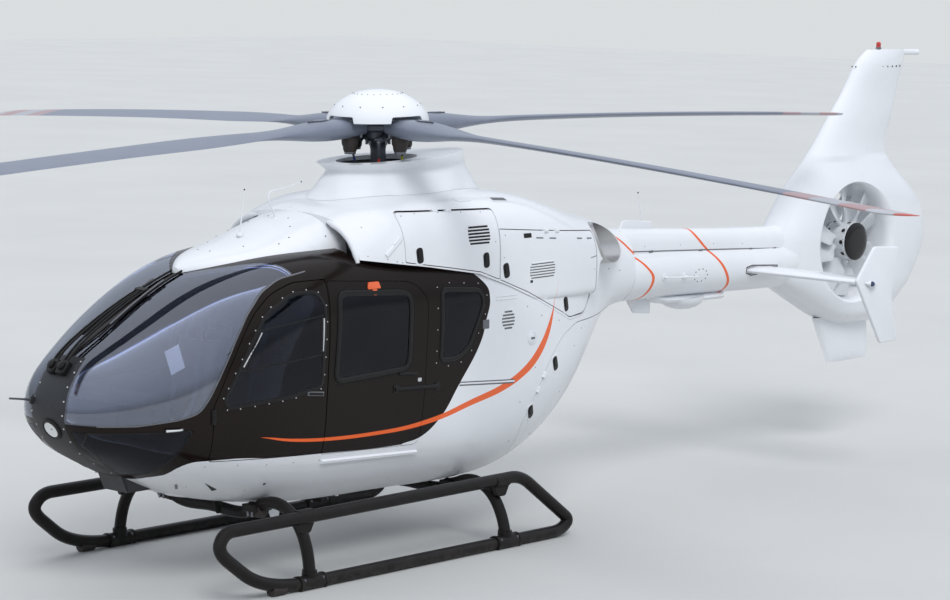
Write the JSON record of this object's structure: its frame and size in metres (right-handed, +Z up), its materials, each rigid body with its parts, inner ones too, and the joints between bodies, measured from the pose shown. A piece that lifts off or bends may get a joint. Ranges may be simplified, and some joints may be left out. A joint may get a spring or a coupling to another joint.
{
  "type": "light twin-engined helicopter with ducted tail fan",
  "caption": "Light helicopter on skids with a main rotor, a ducted fan in the fin, and hinged doors and engine covers.",
  "frame": {"origin": "centre of the whole box in plan, at ground level under the skids", "axes": "+X aft along the body, +Y to starboard (the pilot's right), +Z up"},
  "size_m": [12.1562, 10.1279, 3.56],
  "materials": {
    "white_paint": "gloss",
    "dark_paint": "gloss",
    "glazing": "gloss",
    "exhaust_steel": "satin",
    "red_lamp": "gloss",
    "skid_paint": "satin",
    "cabin_trim": "matte",
    "bare_alloy": "satin",
    "seat_cloth": "matte",
    "blade_composite": "satin"
  },
  "bodies": {
    "airframe": {"cabin_shell": "white_paint", "windshield_left": "glazing", "windshield_right": "glazing", "chin_window_left": "glazing", "chin_window_right": "glazing", "rear_window_left": "glazing", "rear_window_right": "glazing", "sliding_door_left": "dark_paint", "sliding_door_right": "dark_paint", "sliding_window_left": "glazing", "sliding_window_right": "glazing", "upper_cowl": "white_paint", "exhaust_left": "exhaust_steel", "exhaust_right": "exhaust_steel", "roof_fairing": "white_paint", "mast_fairing": "white_paint", "tail_boom": "white_paint", "fin_shroud": "white_paint", "tail_stator": "white_paint", "stabilizer": "white_paint", "end_plate_left": "white_paint", "end_plate_right": "white_paint", "beacon": "red_lamp", "skid_left": "skid_paint", "skid_right": "skid_paint", "cross_tube_front": "skid_paint", "cross_tube_rear": "skid_paint", "cabin_floor": "cabin_trim", "engine_deck": "bare_alloy", "instrument_panel": "cabin_trim", "front_seat_left": "seat_cloth", "front_seat_right": "seat_cloth", "rear_seats": "seat_cloth", "main_gearbox": "bare_alloy", "engine_left": "bare_alloy", "engine_right": "bare_alloy"},
    "front_door_left": {"front_door_left": "dark_paint", "front_window_left": "glazing"},
    "front_door_right": {"front_door_right": "dark_paint", "front_window_right": "glazing"},
    "gearbox_cowl_door_left": {"gearbox_cowl_door_left": "white_paint"},
    "gearbox_cowl_door_right": {"gearbox_cowl_door_right": "white_paint"},
    "engine_cowl_door_left": {"engine_cowl_door_left": "white_paint"},
    "engine_cowl_door_right": {"engine_cowl_door_right": "white_paint"},
    "clamshell_door_left": {"clamshell_door_left": "white_paint"},
    "clamshell_door_right": {"clamshell_door_right": "white_paint"},
    "main_rotor": {"rotor_head": "bare_alloy", "main_blade_1": "blade_composite", "main_blade_2": "blade_composite", "main_blade_3": "blade_composite", "main_blade_4": "blade_composite", "rotor_cap": "white_paint"},
    "tail_fan": {"tail_fan": "white_paint"}
  },
  "joints": [
    {"name": "front_door_left_hinge", "type": "hinge", "parent": "airframe", "child": "front_door_left", "pos_m": [-3.257, -0.729, 1.232], "axis": [0, 0, -1], "range_deg": [0, 75]},
    {"name": "front_door_right_hinge", "type": "hinge", "parent": "airframe", "child": "front_door_right", "pos_m": [-3.257, 0.705, 1.232], "axis": [0, 0, 1], "range_deg": [0, 75]},
    {"name": "gearbox_cowl_door_left_hinge", "type": "hinge", "parent": "airframe", "child": "gearbox_cowl_door_left", "pos_m": [-1.087, -0.652, 2.4388], "axis": [-0.9969, 0.0751, 0.0238], "range_deg": [0, 70]},
    {"name": "gearbox_cowl_door_right_hinge", "type": "hinge", "parent": "airframe", "child": "gearbox_cowl_door_right", "pos_m": [-1.087, 0.628, 2.4388], "axis": [0.9969, 0.0751, -0.0238], "range_deg": [0, 70]},
    {"name": "engine_cowl_door_left_hinge", "type": "hinge", "parent": "airframe", "child": "engine_cowl_door_left", "pos_m": [0.053, -0.72, 2.2419], "axis": [-0.983, -0.1664, 0.078], "range_deg": [0, 70]},
    {"name": "engine_cowl_door_right_hinge", "type": "hinge", "parent": "airframe", "child": "engine_cowl_door_right", "pos_m": [0.053, 0.696, 2.2419], "axis": [0.983, -0.1664, -0.078], "range_deg": [0, 70]},
    {"name": "clamshell_door_left_hinge", "type": "hinge", "parent": "airframe", "child": "clamshell_door_left", "pos_m": [-0.013, -0.741, 1.066], "axis": [-0.5358, 0, -0.8443], "range_deg": [0, 60]},
    {"name": "clamshell_door_right_hinge", "type": "hinge", "parent": "airframe", "child": "clamshell_door_right", "pos_m": [-0.013, 0.717, 1.066], "axis": [0.5358, 0, 0.8443], "range_deg": [0, 60]},
    {"name": "main_rotor_spin", "type": "hinge", "parent": "airframe", "child": "main_rotor", "pos_m": [-1.007, -0.012, 3.005], "axis": [-0.034, 0, 0.9994], "continuous": true},
    {"name": "tail_fan_spin", "type": "hinge", "parent": "airframe", "child": "tail_fan", "pos_m": [4.793, -0.012, 1.835], "axis": [0, 1, 0], "continuous": true}
  ]
}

__Task statement__: Quote the entire listing above exactly.

__Task response__:
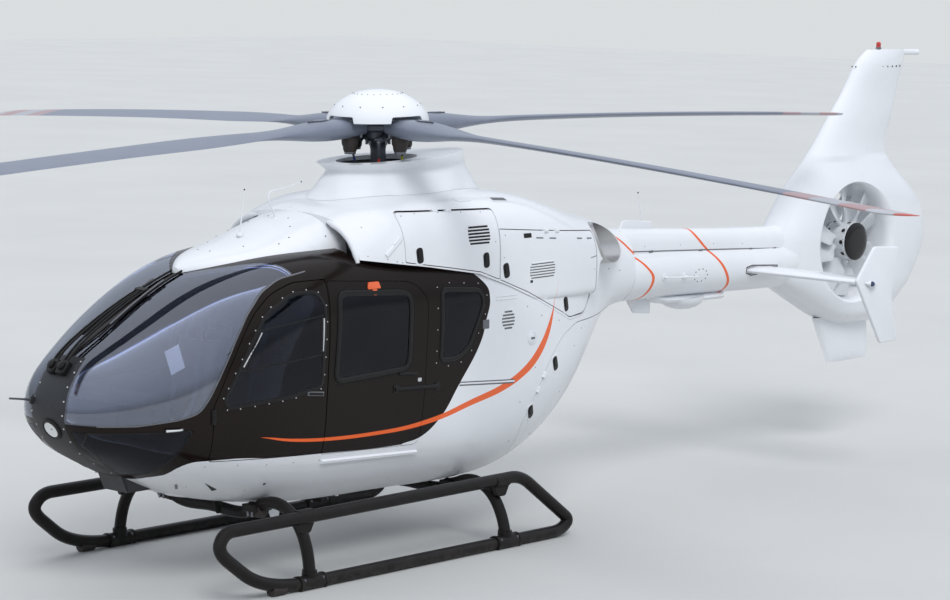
Write the JSON record of this object's structure: its frame and size in metres (right-handed, +Z up), its materials, each rigid body with its parts, inner ones too, and the joints between bodies, measured from the pose shown. A piece that lifts off or bends may get a joint. Ranges may be simplified, and some joints may be left out. A joint may get a spring or a coupling to another joint.
{
  "type": "light twin-engined helicopter with ducted tail fan",
  "caption": "Light helicopter on skids with a main rotor, a ducted fan in the fin, and hinged doors and engine covers.",
  "frame": {"origin": "centre of the whole box in plan, at ground level under the skids", "axes": "+X aft along the body, +Y to starboard (the pilot's right), +Z up"},
  "size_m": [12.1562, 10.1279, 3.56],
  "materials": {
    "white_paint": "gloss",
    "dark_paint": "gloss",
    "glazing": "gloss",
    "exhaust_steel": "satin",
    "red_lamp": "gloss",
    "skid_paint": "satin",
    "cabin_trim": "matte",
    "bare_alloy": "satin",
    "seat_cloth": "matte",
    "blade_composite": "satin"
  },
  "bodies": {
    "airframe": {"cabin_shell": "white_paint", "windshield_left": "glazing", "windshield_right": "glazing", "chin_window_left": "glazing", "chin_window_right": "glazing", "rear_window_left": "glazing", "rear_window_right": "glazing", "sliding_door_left": "dark_paint", "sliding_door_right": "dark_paint", "sliding_window_left": "glazing", "sliding_window_right": "glazing", "upper_cowl": "white_paint", "exhaust_left": "exhaust_steel", "exhaust_right": "exhaust_steel", "roof_fairing": "white_paint", "mast_fairing": "white_paint", "tail_boom": "white_paint", "fin_shroud": "white_paint", "tail_stator": "white_paint", "stabilizer": "white_paint", "end_plate_left": "white_paint", "end_plate_right": "white_paint", "beacon": "red_lamp", "skid_left": "skid_paint", "skid_right": "skid_paint", "cross_tube_front": "skid_paint", "cross_tube_rear": "skid_paint", "cabin_floor": "cabin_trim", "engine_deck": "bare_alloy", "instrument_panel": "cabin_trim", "front_seat_left": "seat_cloth", "front_seat_right": "seat_cloth", "rear_seats": "seat_cloth", "main_gearbox": "bare_alloy", "engine_left": "bare_alloy", "engine_right": "bare_alloy"},
    "front_door_left": {"front_door_left": "dark_paint", "front_window_left": "glazing"},
    "front_door_right": {"front_door_right": "dark_paint", "front_window_right": "glazing"},
    "gearbox_cowl_door_left": {"gearbox_cowl_door_left": "white_paint"},
    "gearbox_cowl_door_right": {"gearbox_cowl_door_right": "white_paint"},
    "engine_cowl_door_left": {"engine_cowl_door_left": "white_paint"},
    "engine_cowl_door_right": {"engine_cowl_door_right": "white_paint"},
    "clamshell_door_left": {"clamshell_door_left": "white_paint"},
    "clamshell_door_right": {"clamshell_door_right": "white_paint"},
    "main_rotor": {"rotor_head": "bare_alloy", "main_blade_1": "blade_composite", "main_blade_2": "blade_composite", "main_blade_3": "blade_composite", "main_blade_4": "blade_composite", "rotor_cap": "white_paint"},
    "tail_fan": {"tail_fan": "white_paint"}
  },
  "joints": [
    {"name": "front_door_left_hinge", "type": "hinge", "parent": "airframe", "child": "front_door_left", "pos_m": [-3.257, -0.729, 1.232], "axis": [0, 0, -1], "range_deg": [0, 75]},
    {"name": "front_door_right_hinge", "type": "hinge", "parent": "airframe", "child": "front_door_right", "pos_m": [-3.257, 0.705, 1.232], "axis": [0, 0, 1], "range_deg": [0, 75]},
    {"name": "gearbox_cowl_door_left_hinge", "type": "hinge", "parent": "airframe", "child": "gearbox_cowl_door_left", "pos_m": [-1.087, -0.652, 2.4388], "axis": [-0.9969, 0.0751, 0.0238], "range_deg": [0, 70]},
    {"name": "gearbox_cowl_door_right_hinge", "type": "hinge", "parent": "airframe", "child": "gearbox_cowl_door_right", "pos_m": [-1.087, 0.628, 2.4388], "axis": [0.9969, 0.0751, -0.0238], "range_deg": [0, 70]},
    {"name": "engine_cowl_door_left_hinge", "type": "hinge", "parent": "airframe", "child": "engine_cowl_door_left", "pos_m": [0.053, -0.72, 2.2419], "axis": [-0.983, -0.1664, 0.078], "range_deg": [0, 70]},
    {"name": "engine_cowl_door_right_hinge", "type": "hinge", "parent": "airframe", "child": "engine_cowl_door_right", "pos_m": [0.053, 0.696, 2.2419], "axis": [0.983, -0.1664, -0.078], "range_deg": [0, 70]},
    {"name": "clamshell_door_left_hinge", "type": "hinge", "parent": "airframe", "child": "clamshell_door_left", "pos_m": [-0.013, -0.741, 1.066], "axis": [-0.5358, 0, -0.8443], "range_deg": [0, 60]},
    {"name": "clamshell_door_right_hinge", "type": "hinge", "parent": "airframe", "child": "clamshell_door_right", "pos_m": [-0.013, 0.717, 1.066], "axis": [0.5358, 0, 0.8443], "range_deg": [0, 60]},
    {"name": "main_rotor_spin", "type": "hinge", "parent": "airframe", "child": "main_rotor", "pos_m": [-1.007, -0.012, 3.005], "axis": [-0.034, 0, 0.9994], "continuous": true},
    {"name": "tail_fan_spin", "type": "hinge", "parent": "airframe", "child": "tail_fan", "pos_m": [4.793, -0.012, 1.835], "axis": [0, 1, 0], "continuous": true}
  ]
}